The letter from the King to the town announcing the fate of their institution cited the threat to Oxford as the principal cause. Oxford, we can conclude, did not rise to its current heights (sixth!) without a bit of cutthroat politics here and there.



It is Wednesday 7th of September, and the world is agog. There can be no one who is not aware that Apple is not announcing details of its latest and doubtless best-ever iteration of the iPhone, nor, most earth-shattering, that it is likely to drop the headphone port.

Quite a shock, for children of the headphone generation. The headphone (or earphone) is surely one of the emblematic technologies of the age. Invented in 1910, it was, for the first fifty years of its life, a niche technology used almost exclusively by radio and telephone operators; from the 1960s a large pair of cans became de-rigueur also for the audiophile.

But they did not become ubiquitous until the advent of the walkman in 1979. Now, in a matter of a few years, everyone was glued inside their headphones. And never more so than today. Headphones protect you from your colleagues (nothing screams get me out of here like a pair of headphones worn in an open-plan office), or from your fellow commuters, or pedestrians, or, let’s face it, human beings (there was an article in the Guardian last week about headphone etiquette and how and when to approach a woman wearing headphones; answers:  1.don’t, and 2.never);  they offer you a soundtrack to your daily life, a bit of respite from the cluttered audio-scape of the city, and, if you have a noise-cancelling pair, a bit of tranquility in that most intrusive of environments, a Ryanair flight.

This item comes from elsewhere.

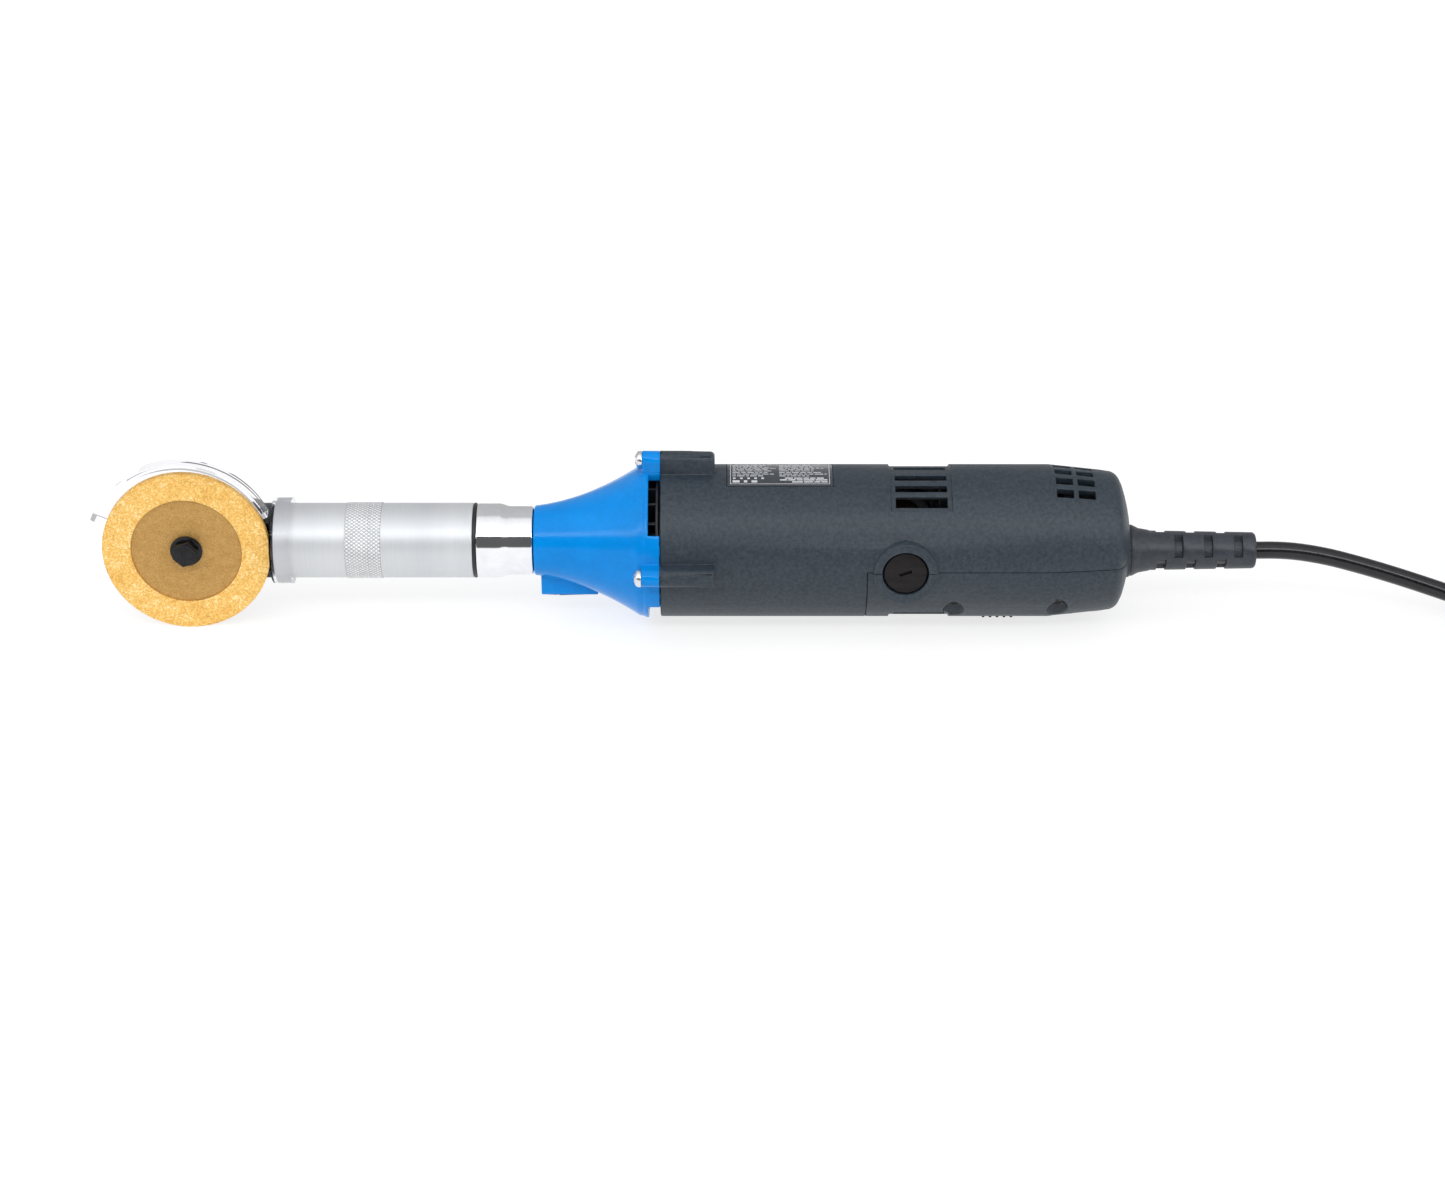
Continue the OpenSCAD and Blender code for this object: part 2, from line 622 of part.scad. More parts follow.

Apple is not intent on destroying the headphone, of course. Solipsism after all, and not ‘connectivity’, is their bread and butter. But if I am no longer tethered to my device, then we have taken another small but significant and jolting step away from the terra firma of the analogue, into the great boundless swim of the digital. And I’m not sure I like it.

Coining words

An Australian academic is arguing that many of the words and expressions which we attribute to Shakespeare were not originated by the Bard at all, but by his peers and contemporaries. It is all down to the bias, claims Dr. David McInnis, of early lexicographers, in particular the compilers of the Oxford English Dictionary, who had a marked and snobbish preference for illustrative quotations from literary rather than demotic sources. Hence the 33,000 quotations by Shakespeare, 1,500 of which are  first evidence of a word’s existence, with a further 7,500 used in illustration of a particular meaning of a given word.


O.E.D. – photo by Dan

It may well be true. The O.E.D. is not a book I consult all that much any more. If I am puzzled by a word I type it into Google and read off the first entry. Google, unlike the O.E.D.,  is not compiled on historical principles.

I never owned the complete O.E.D. – my brother did, in a colossal single-volume version that came provided with a magnifying glass – but had to be satisfied with the two-volume Shorter Oxford English Dictionary. The Shorter mostly makes itself shorter by trimming the vast number of quotations which support the definition and etymology of a given word, but it is itself an imposing set of tomes, one that I rarely drag down.

It remains nonetheless a touchstone of authority, like those metal bars they keep in some Paris academy as evidence of an actual metre. And also like those metal bars, it is a reflection of the richness and accuracy of our knowledge, but not of its flexibility. Words come and go, on a daily basis; usage similarly flickers. And while I sometimes think it would make my life easier if my students took the trouble to master Latin and Ancient Greek before they came into my classroom, and grounded themselves in the history of the language generally, I can see that language acquisition, whether for natives or non-natives or indeed the great god Shakey himself, is a magpie endeavour.